UN MODELLO DI COERENZA – Non servivano lunghi discorsi a casa Perico. La filosofia di Eugenio era scolpita nella pietra della quotidianità. «È stato la mia fonte d'ispirazione», confessa Gabriele con la voce rotta dall'emozione ai microfoni de L'Eco di Bergamo a Federico Errante, che proprio "Lele" lo ha conosciuto sul campo e da vicino, perchè ex Addetto Stampa dell'AlbinoLeffe. Un uomo che poteva apparire burbero all'esterno, ma che nascondeva un senso di giustizia incrollabile. «Poche parole, tanti fatti. Nel suo modo di essere è sempre stato un faro di correttezza». Un esempio che oggi brilla ancora di più, nonostante l'epilogo drammatico degli ultimi anni: «Sono stato fortunato ad averlo, anche se la malattia me l'ha portato via nel modo peggiore possibile».
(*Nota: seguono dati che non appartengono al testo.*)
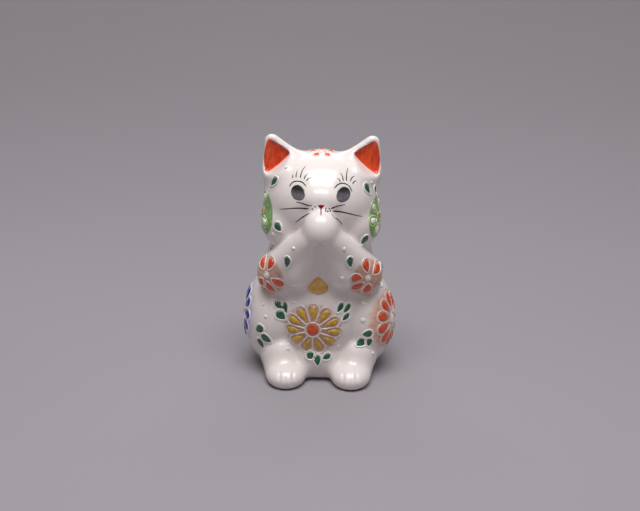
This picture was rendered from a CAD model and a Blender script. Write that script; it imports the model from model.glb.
import math

import bpy
import numpy as np
import openvdb as vdb
from mathutils import Matrix, Vector
from mathutils.bvhtree import BVHTree


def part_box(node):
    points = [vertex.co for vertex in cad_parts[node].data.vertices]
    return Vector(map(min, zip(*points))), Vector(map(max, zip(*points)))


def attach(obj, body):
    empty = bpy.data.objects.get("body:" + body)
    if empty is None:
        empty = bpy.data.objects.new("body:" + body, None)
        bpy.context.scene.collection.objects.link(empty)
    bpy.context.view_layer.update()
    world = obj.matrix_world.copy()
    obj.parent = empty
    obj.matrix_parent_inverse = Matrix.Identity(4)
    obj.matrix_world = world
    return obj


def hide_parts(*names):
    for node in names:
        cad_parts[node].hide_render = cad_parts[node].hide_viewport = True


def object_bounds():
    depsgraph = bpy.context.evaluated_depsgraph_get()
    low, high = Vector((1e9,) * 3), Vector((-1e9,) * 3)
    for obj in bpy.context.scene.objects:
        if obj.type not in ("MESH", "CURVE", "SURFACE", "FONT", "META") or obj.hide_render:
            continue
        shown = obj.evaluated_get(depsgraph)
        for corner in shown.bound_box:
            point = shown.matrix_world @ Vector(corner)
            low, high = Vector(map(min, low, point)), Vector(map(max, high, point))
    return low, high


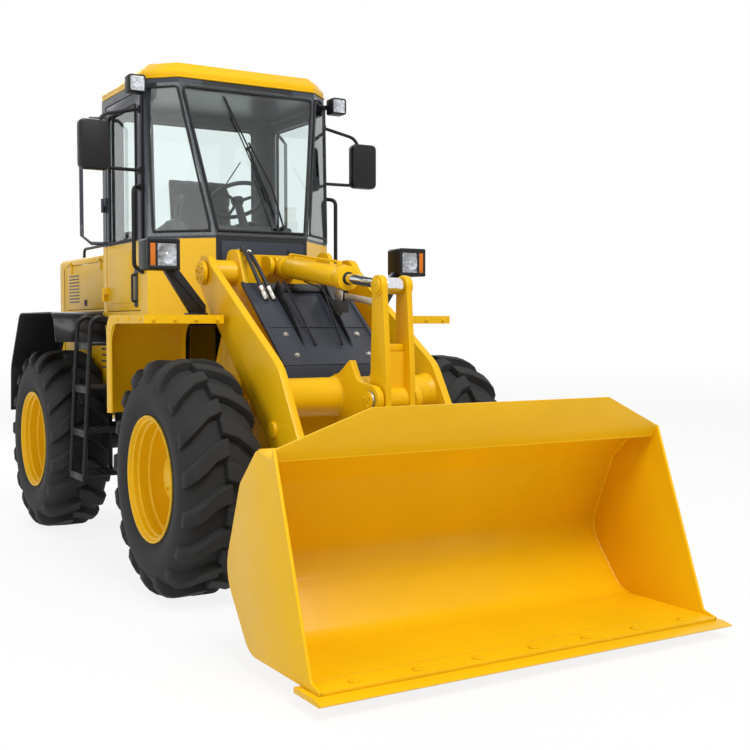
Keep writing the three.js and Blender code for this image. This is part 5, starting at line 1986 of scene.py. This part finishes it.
@dataclass
class Seat:
    """A sprung driver's seat: two stuffed cloth pads on a frame with arm rests and bellows."""

    fill: float = 0.75
    voxel: float = 0.006
    swell: float = 0.014

    def stuffed(self, name: str, low: Point, high: Point, lean: float, turn: float) -> Piece:
        """A pad swollen by cloth simulation out of a rounded block.

        Args:
            name: the pad's name.
            low: the lowest corner of the space that it may fill.
            high: its highest corner.
            lean: how far its top leans back, for a back rest.
            turn: the radius of its corners, seen along its thickness.

        Returns:
            The pad.
        """
        start = [value + self.swell for value in low]
        end = [value - self.swell for value in high]
        flat, thick = (2, 1) if lean else (1, 2)
        outline = rectangle(start[0], start[flat], end[0], end[flat], turn)
        pad = plate(name, outline, (start[thick], end[thick]), Axis.Y if lean else Axis.Z, 0.028)
        change(pad, "REMESH", mode="VOXEL", voxel_size=self.voxel)
        rest = [vertex.co.copy() for vertex in pad.data.vertices]
        only(pad)
        cloth = pad.modifiers.new("cloth", "CLOTH")
        cloth.settings.use_pressure = True
        cloth.settings.uniform_pressure_force = 4.0
        cloth.settings.effector_weights.gravity = 0.0
        cloth.settings.quality = 4
        for frame in range(1, 16):
            bpy.context.scene.frame_set(frame)
        bpy.ops.object.modifier_apply(modifier=cloth.name)
        bpy.context.scene.frame_set(1)
        for vertex, home in zip(pad.data.vertices, rest):
            step = vertex.co - home
            if step.length > self.swell:
                vertex.co = home + step.normalized() * self.swell
        tall = high[2] - low[2]
        for vertex in pad.data.vertices:
            if lean:
                vertex.co.y += lean * (vertex.co.z - low[2]) / tall
        change(pad, "SUBSURF", levels=1, render_levels=1)
        return pad

    def channels(
        self, name: str, pad: Piece, lines: Sequence[Callable[[Vector], float]], depth: float
    ) -> None:
        """Sink sewn channels into a pad.

        Args:
            name: what the log calls them.
            pad: the pad.
            lines: functions that give a point's distance from each channel.
            depth: how far a channel sinks.
        """
        centre = sum((vertex.co for vertex in pad.data.vertices), Vector()) / len(pad.data.vertices)
        for vertex in pad.data.vertices:
            pull = sum(math.exp(-((line(vertex.co) / 0.012) ** 2)) for line in lines)
            inward = (centre - vertex.co).normalized()
            vertex.co += inward * depth * min(pull, 1.0)
        log.info("%s: %d channels", name, len(lines))

    def build(self) -> None:
        """Make the seat."""
        low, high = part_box("seat_cushion")
        cushion = self.stuffed("seat_cushion_pad", tuple(low), tuple(high), 0.0, 0.06)
        self.channels(
            "cushion", cushion, [lambda p: p.x - 0.13, lambda p: p.x + 0.13, lambda p: p.y - 0.62], 0.009
        )
        dressed(cushion, Finish.CLOTH, "rear_body", "seat_cushion")
        low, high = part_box("seat_backrest")
        back = self.stuffed("seat_back_pad", tuple(low), (high[0], low[1] + 0.11, high[2]), 0.072, 0.11)
        self.channels(
            "back rest", back, [lambda p: p.x - 0.12, lambda p: p.x + 0.12, lambda p: p.z - 2.42], 0.009
        )
        dressed(back, Finish.CLOTH, "rear_body", "seat_backrest")
        pan = [
            plate(
                "seat_pan", [(0.47, 1.995), (0.98, 1.995), (0.98, 2.03, 0.01), (0.47, 2.02, 0.01)],
                (-0.25, 0.25), Axis.X, 0.004,
            ),
            plate(
                "seat_shell", [(1.03, 2.06), (1.065, 2.06), (1.14, 2.60, 0.02), (1.105, 2.61, 0.01)],
                (-0.22, 0.22), Axis.X, 0.008,
            ),
        ]
        for side, x in SIDES:
            pan += [
                pipe(
                    f"arm_rest_stay_{side}",
                    [(x * 0.235, 1.05, 2.25), (x * 0.268, 1.03, 2.26), (x * 0.268, 0.97, 2.27)], 0.011,
                    0.02,
                ),
                block(f"arm_rest_{side}", (x * 0.242, 0.66, 2.255), (x * 0.3, 1.0, 2.295), 0.014, 4),
            ]
        for i in range(5):
            z = 1.70 + i * 0.055
            pan.append(block(f"bellows_{i}", (-0.215, 0.53, z), (0.215, 0.91, z + 0.04), 0.014, 3))
        dressed(merged("seat_frame", pan), Finish.VINYL, "rear_body")
        belt = block("belt_buckle", (0.215, 0.84, 2.06), (0.245, 0.87, 2.17), 0.006, 3)
        dressed(belt, Finish.PLASTIC, "rear_body")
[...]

QUEL COGNOME SULLA MAGLIA – Classe 1984, una carriera costruita su quella stessa fascia destra arata dal padre, Gabriele ha vissuto momenti che hanno intrecciato la storia delle due generazioni. Come quel giorno indimenticabile dell'esordio in Serie A con il Cagliari. In quell'occasione, Eugenio si lasciò andare a una rara concessione sentimentale: «Mi disse che era bello vedere il cognome Perico stampato sulla maglia, ricordando che ai suoi tempi c'erano solo i numeri dall'1 all'11». Ma la dolcezza durò un attimo, subito rimpiazzata dalla mentalità orobica: «Puntualizzò subito: "Guarda che non hai fatto ancora niente". Era il suo stile: zero complimenti e testa bassa a guardare avanti».
ALLENATORE E PADRE: UNA DOPPIA SFIDA – Lele ha conosciuto Eugenio anche nella veste di tecnico, in quella formidabile squadra degli Allievi Nazionali che ha sfornato talenti del calibro di Pazzini, Belotti, Lazzari e Pià. Una situazione non semplice da gestire per un figlio. «Averlo come mister è stato un orgoglio, ma anche una responsabilità enorme», ammette. In due anni le sconfitte si contarono sulle dita di una mano, ma guai a non rispettare gli standard: «Ricordiamo tutti come prendeva i rari passi falsi o le vittorie giocate male. Sapevo che mi aspettava una settimana difficile a casa e i compagni mi davano solidarietà». Ma in campo, nessuna scorciatoia: «Mi tartassava più degli altri. Era il suo modo per far capire al gruppo che non esistevano favoritismi o preferenze».
IL LEGAME CON ROLANDO BIANCHI – In queste ore di lutto, il telefono di Gabriele non ha mai smesso di squillare, ma un messaggio ha toccato corde particolari. È quello di Rolando Bianchi, che con Eugenio ha condiviso un percorso fondamentale. «Ci tengo a ringraziarlo di cuore», sottolinea Lele. L'ex bomber non è solo un ex allievo riconoscente, ma «una persona speciale, legatissima a mio padre, a cui ha sempre attribuito i meriti della sua grande carriera. Ci è stato vicino anche nei momenti più complessi».
Eugenio Perico se n'è andato come ha vissuto: lasciando un segno profondo in chi restava. E se oggi Zingonia piange il suo maestro, Gabriele può guardarsi allo specchio e vedere riflessi quegli stessi valori di coerenza e integrità. L'eredità più bella, che nessuna malattia potrà mai cancellare.